EXERCISE DIRECTIONS:
Exact reproduction is required for all entries.

SUPPLIED RECORDS:

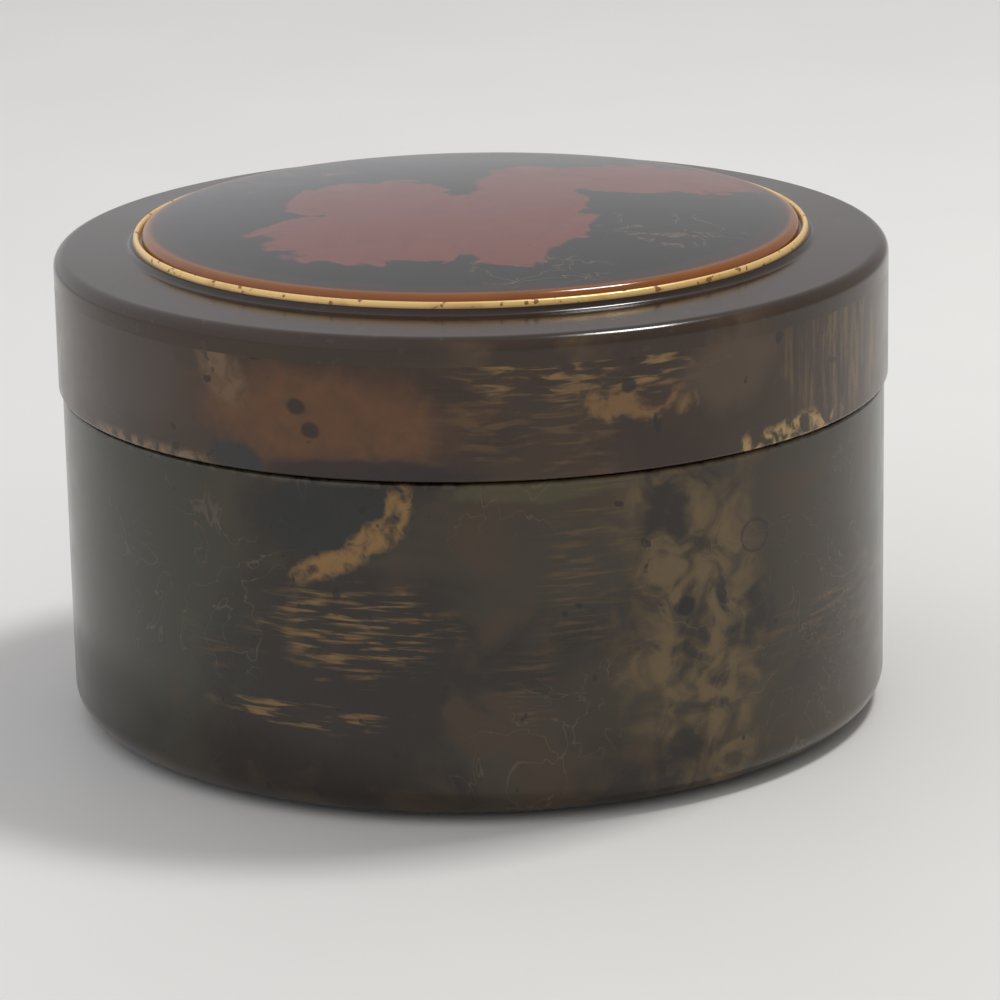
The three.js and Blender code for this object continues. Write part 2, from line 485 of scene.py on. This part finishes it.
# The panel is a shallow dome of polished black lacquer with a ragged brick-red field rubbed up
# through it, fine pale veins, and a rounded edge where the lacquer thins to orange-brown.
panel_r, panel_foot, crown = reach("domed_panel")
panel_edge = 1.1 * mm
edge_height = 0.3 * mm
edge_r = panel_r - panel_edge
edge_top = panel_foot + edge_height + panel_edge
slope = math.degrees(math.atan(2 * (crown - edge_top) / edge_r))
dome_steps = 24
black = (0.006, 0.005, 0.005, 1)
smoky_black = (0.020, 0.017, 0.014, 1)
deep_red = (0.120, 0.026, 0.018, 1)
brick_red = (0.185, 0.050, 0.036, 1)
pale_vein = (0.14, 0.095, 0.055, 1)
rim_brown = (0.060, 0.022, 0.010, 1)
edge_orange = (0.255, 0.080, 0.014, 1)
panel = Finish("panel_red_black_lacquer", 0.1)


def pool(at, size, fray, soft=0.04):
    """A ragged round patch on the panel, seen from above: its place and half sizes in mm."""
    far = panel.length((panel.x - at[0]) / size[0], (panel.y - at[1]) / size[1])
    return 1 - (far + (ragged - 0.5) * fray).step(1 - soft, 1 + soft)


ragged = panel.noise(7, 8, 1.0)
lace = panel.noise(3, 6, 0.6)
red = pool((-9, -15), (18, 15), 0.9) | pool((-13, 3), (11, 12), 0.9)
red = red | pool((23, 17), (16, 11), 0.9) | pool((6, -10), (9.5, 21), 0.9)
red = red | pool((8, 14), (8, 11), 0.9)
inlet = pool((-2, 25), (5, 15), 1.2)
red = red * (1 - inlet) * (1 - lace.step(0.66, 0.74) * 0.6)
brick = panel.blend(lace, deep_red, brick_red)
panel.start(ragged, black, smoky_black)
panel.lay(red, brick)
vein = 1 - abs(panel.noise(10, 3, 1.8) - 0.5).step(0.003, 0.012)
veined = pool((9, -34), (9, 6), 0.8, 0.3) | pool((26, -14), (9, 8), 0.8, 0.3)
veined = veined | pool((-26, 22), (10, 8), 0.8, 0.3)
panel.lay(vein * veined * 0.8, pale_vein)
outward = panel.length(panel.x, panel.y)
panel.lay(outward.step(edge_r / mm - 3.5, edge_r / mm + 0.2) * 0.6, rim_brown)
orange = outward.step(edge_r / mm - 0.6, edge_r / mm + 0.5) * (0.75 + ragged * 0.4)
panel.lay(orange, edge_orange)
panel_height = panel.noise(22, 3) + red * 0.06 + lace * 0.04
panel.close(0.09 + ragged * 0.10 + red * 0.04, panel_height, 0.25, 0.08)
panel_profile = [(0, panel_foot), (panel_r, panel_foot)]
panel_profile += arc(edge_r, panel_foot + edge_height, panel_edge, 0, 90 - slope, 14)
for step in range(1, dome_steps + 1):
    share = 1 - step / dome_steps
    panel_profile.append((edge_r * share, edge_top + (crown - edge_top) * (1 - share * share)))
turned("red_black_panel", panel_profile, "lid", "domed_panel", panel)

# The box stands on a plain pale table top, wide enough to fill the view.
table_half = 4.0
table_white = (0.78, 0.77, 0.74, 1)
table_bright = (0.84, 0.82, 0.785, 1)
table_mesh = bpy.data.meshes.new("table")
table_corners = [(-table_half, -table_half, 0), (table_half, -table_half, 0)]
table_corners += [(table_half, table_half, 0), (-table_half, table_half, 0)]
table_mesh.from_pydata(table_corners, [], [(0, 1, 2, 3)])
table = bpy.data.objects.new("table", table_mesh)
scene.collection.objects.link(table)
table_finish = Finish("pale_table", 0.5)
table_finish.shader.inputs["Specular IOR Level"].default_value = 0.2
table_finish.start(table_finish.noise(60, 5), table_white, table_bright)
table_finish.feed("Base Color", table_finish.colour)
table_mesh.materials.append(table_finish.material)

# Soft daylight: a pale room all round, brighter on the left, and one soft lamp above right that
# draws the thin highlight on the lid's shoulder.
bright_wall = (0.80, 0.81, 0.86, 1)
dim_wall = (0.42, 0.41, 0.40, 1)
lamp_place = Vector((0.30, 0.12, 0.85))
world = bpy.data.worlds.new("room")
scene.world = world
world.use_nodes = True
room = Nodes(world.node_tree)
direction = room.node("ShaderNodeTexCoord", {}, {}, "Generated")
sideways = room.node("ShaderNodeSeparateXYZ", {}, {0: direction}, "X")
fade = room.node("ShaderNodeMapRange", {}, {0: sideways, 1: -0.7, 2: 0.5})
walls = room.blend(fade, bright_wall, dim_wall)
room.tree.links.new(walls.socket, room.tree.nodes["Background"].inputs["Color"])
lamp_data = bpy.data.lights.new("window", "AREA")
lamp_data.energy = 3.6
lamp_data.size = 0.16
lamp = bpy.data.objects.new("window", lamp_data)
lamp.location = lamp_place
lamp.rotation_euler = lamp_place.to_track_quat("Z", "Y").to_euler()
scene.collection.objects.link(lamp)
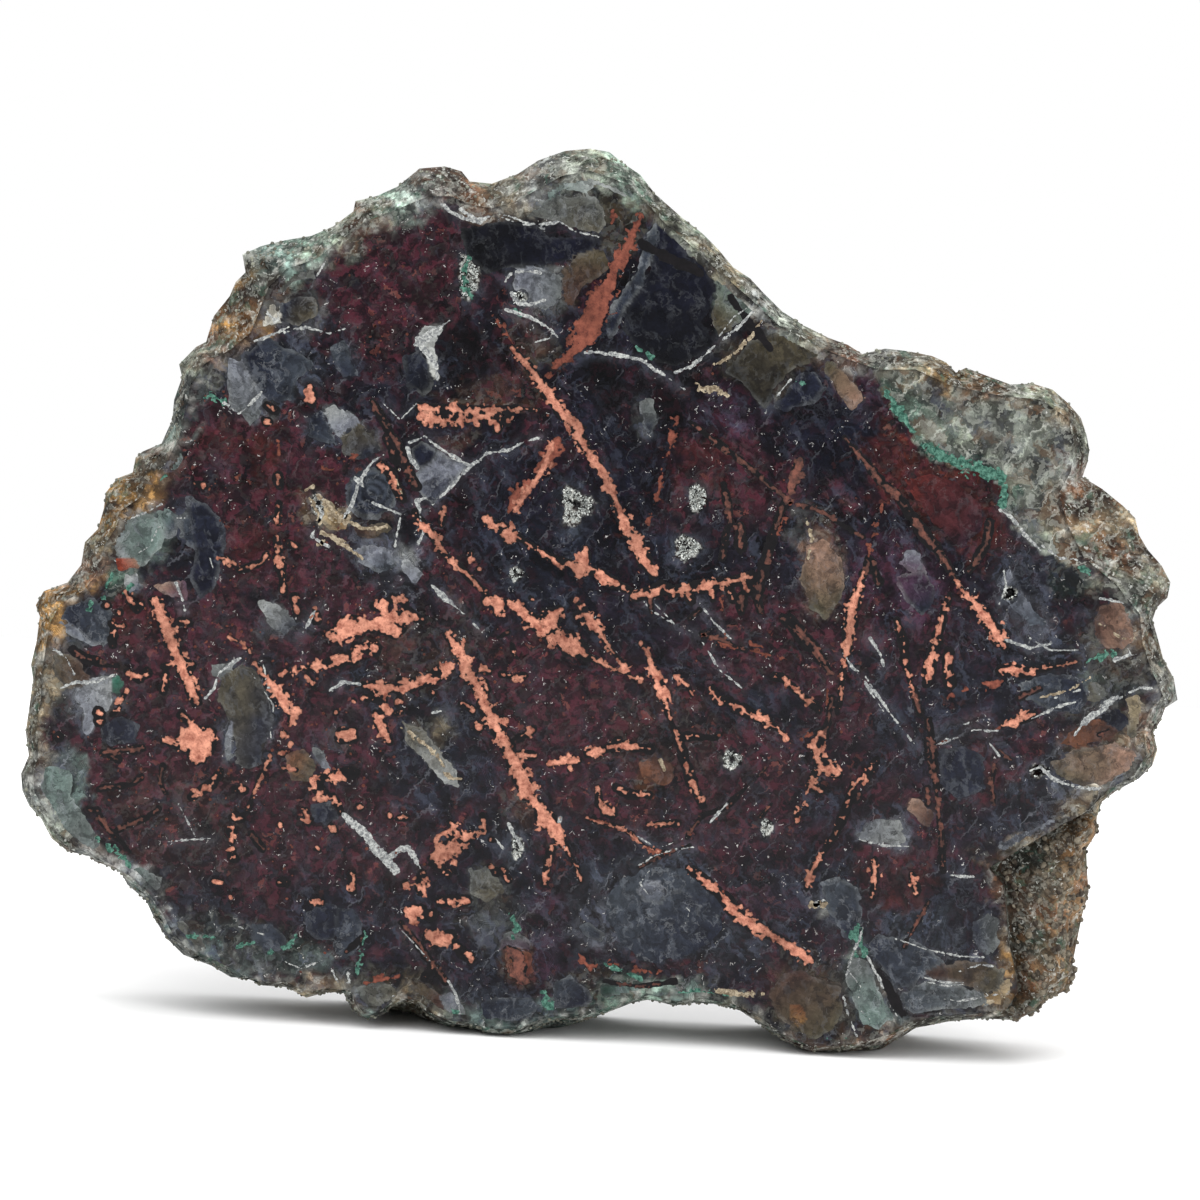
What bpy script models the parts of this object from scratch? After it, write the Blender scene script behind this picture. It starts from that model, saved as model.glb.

WRITTEN SOLUTION:
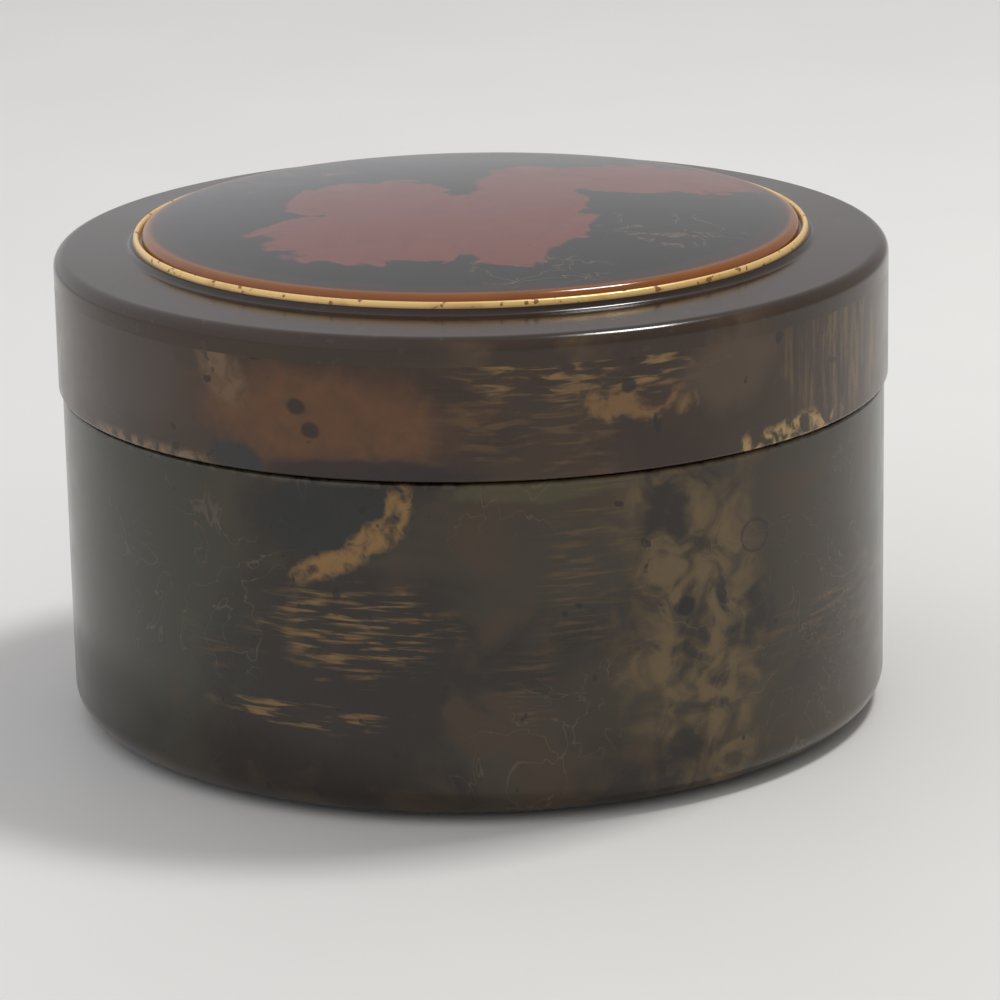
The three.js and Blender code for this object continues. Write part 2, from line 485 of scene.py on. This part finishes it.
# The panel is a shallow dome of polished black lacquer with a ragged brick-red field rubbed up
# through it, fine pale veins, and a rounded edge where the lacquer thins to orange-brown.
panel_r, panel_foot, crown = reach("domed_panel")
panel_edge = 1.1 * mm
edge_height = 0.3 * mm
edge_r = panel_r - panel_edge
edge_top = panel_foot + edge_height + panel_edge
slope = math.degrees(math.atan(2 * (crown - edge_top) / edge_r))
dome_steps = 24
black = (0.006, 0.005, 0.005, 1)
smoky_black = (0.020, 0.017, 0.014, 1)
deep_red = (0.120, 0.026, 0.018, 1)
brick_red = (0.185, 0.050, 0.036, 1)
pale_vein = (0.14, 0.095, 0.055, 1)
rim_brown = (0.060, 0.022, 0.010, 1)
edge_orange = (0.255, 0.080, 0.014, 1)
panel = Finish("panel_red_black_lacquer", 0.1)


def pool(at, size, fray, soft=0.04):
    """A ragged round patch on the panel, seen from above: its place and half sizes in mm."""
    far = panel.length((panel.x - at[0]) / size[0], (panel.y - at[1]) / size[1])
    return 1 - (far + (ragged - 0.5) * fray).step(1 - soft, 1 + soft)


ragged = panel.noise(7, 8, 1.0)
lace = panel.noise(3, 6, 0.6)
red = pool((-9, -15), (18, 15), 0.9) | pool((-13, 3), (11, 12), 0.9)
red = red | pool((23, 17), (16, 11), 0.9) | pool((6, -10), (9.5, 21), 0.9)
red = red | pool((8, 14), (8, 11), 0.9)
inlet = pool((-2, 25), (5, 15), 1.2)
red = red * (1 - inlet) * (1 - lace.step(0.66, 0.74) * 0.6)
brick = panel.blend(lace, deep_red, brick_red)
panel.start(ragged, black, smoky_black)
panel.lay(red, brick)
vein = 1 - abs(panel.noise(10, 3, 1.8) - 0.5).step(0.003, 0.012)
veined = pool((9, -34), (9, 6), 0.8, 0.3) | pool((26, -14), (9, 8), 0.8, 0.3)
veined = veined | pool((-26, 22), (10, 8), 0.8, 0.3)
panel.lay(vein * veined * 0.8, pale_vein)
outward = panel.length(panel.x, panel.y)
panel.lay(outward.step(edge_r / mm - 3.5, edge_r / mm + 0.2) * 0.6, rim_brown)
orange = outward.step(edge_r / mm - 0.6, edge_r / mm + 0.5) * (0.75 + ragged * 0.4)
panel.lay(orange, edge_orange)
panel_height = panel.noise(22, 3) + red * 0.06 + lace * 0.04
panel.close(0.09 + ragged * 0.10 + red * 0.04, panel_height, 0.25, 0.08)
panel_profile = [(0, panel_foot), (panel_r, panel_foot)]
panel_profile += arc(edge_r, panel_foot + edge_height, panel_edge, 0, 90 - slope, 14)
for step in range(1, dome_steps + 1):
    share = 1 - step / dome_steps
    panel_profile.append((edge_r * share, edge_top + (crown - edge_top) * (1 - share * share)))
turned("red_black_panel", panel_profile, "lid", "domed_panel", panel)

# The box stands on a plain pale table top, wide enough to fill the view.
table_half = 4.0
table_white = (0.78, 0.77, 0.74, 1)
table_bright = (0.84, 0.82, 0.785, 1)
table_mesh = bpy.data.meshes.new("table")
table_corners = [(-table_half, -table_half, 0), (table_half, -table_half, 0)]
table_corners += [(table_half, table_half, 0), (-table_half, table_half, 0)]
table_mesh.from_pydata(table_corners, [], [(0, 1, 2, 3)])
table = bpy.data.objects.new("table", table_mesh)
scene.collection.objects.link(table)
table_finish = Finish("pale_table", 0.5)
table_finish.shader.inputs["Specular IOR Level"].default_value = 0.2
table_finish.start(table_finish.noise(60, 5), table_white, table_bright)
table_finish.feed("Base Color", table_finish.colour)
table_mesh.materials.append(table_finish.material)

# Soft daylight: a pale room all round, brighter on the left, and one soft lamp above right that
# draws the thin highlight on the lid's shoulder.
bright_wall = (0.80, 0.81, 0.86, 1)
dim_wall = (0.42, 0.41, 0.40, 1)
lamp_place = Vector((0.30, 0.12, 0.85))
world = bpy.data.worlds.new("room")
scene.world = world
world.use_nodes = True
room = Nodes(world.node_tree)
direction = room.node("ShaderNodeTexCoord", {}, {}, "Generated")
sideways = room.node("ShaderNodeSeparateXYZ", {}, {0: direction}, "X")
fade = room.node("ShaderNodeMapRange", {}, {0: sideways, 1: -0.7, 2: 0.5})
walls = room.blend(fade, bright_wall, dim_wall)
room.tree.links.new(walls.socket, room.tree.nodes["Background"].inputs["Color"])
lamp_data = bpy.data.lights.new("window", "AREA")
lamp_data.energy = 3.6
lamp_data.size = 0.16
lamp = bpy.data.objects.new("window", lamp_data)
lamp.location = lamp_place
lamp.rotation_euler = lamp_place.to_track_quat("Z", "Y").to_euler()
scene.collection.objects.link(lamp)
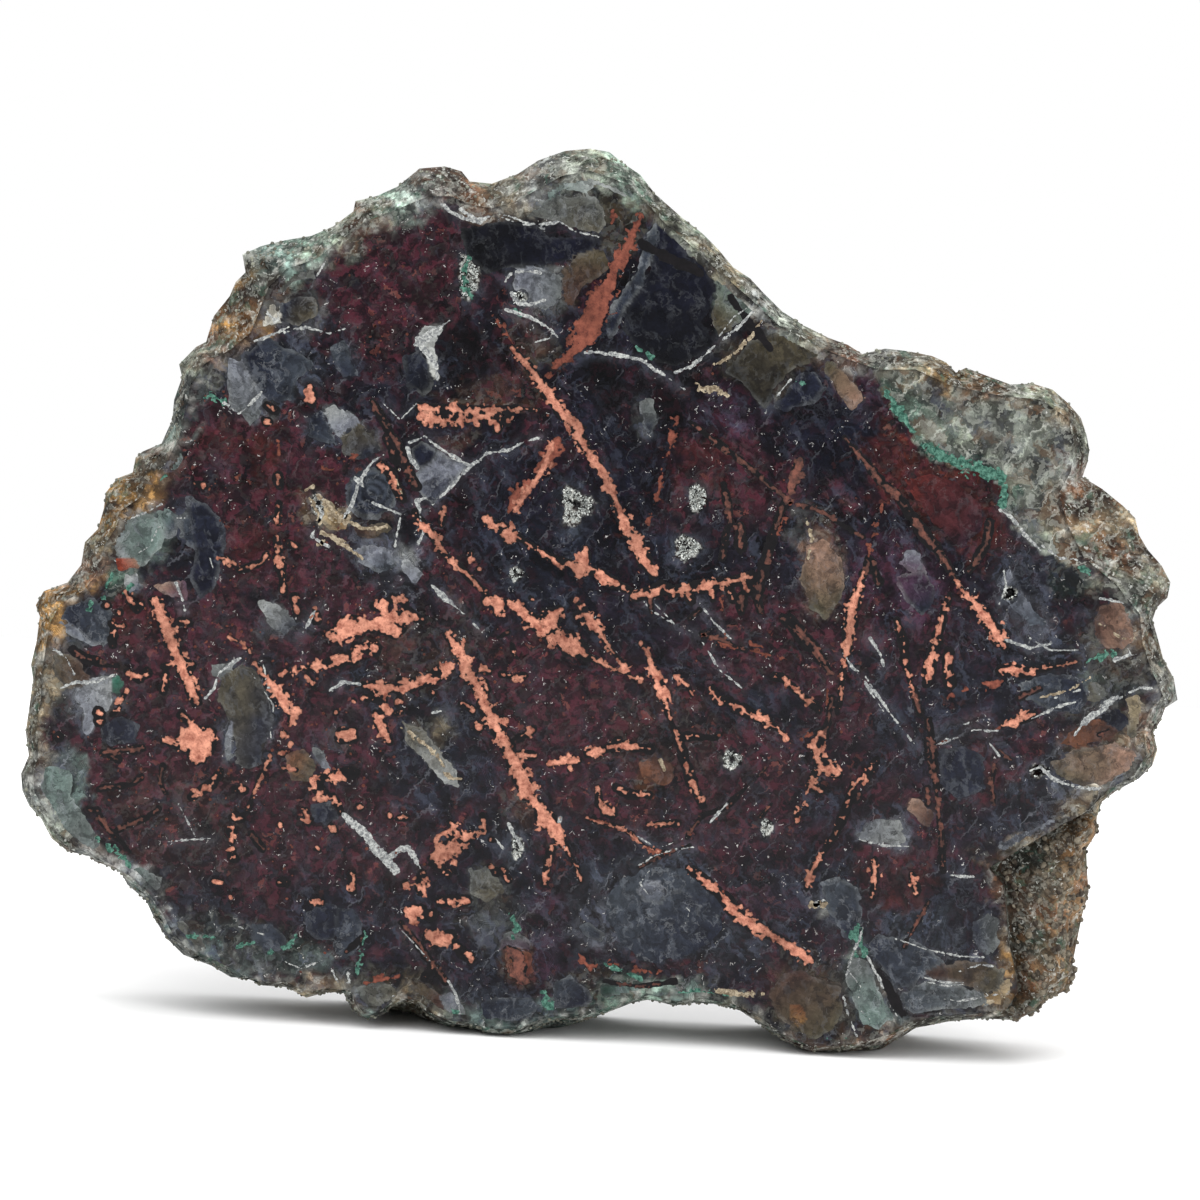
What bpy script models the parts of this object from scratch? After it, write the Blender scene script behind this picture. It starts from that model, saved as model.glb.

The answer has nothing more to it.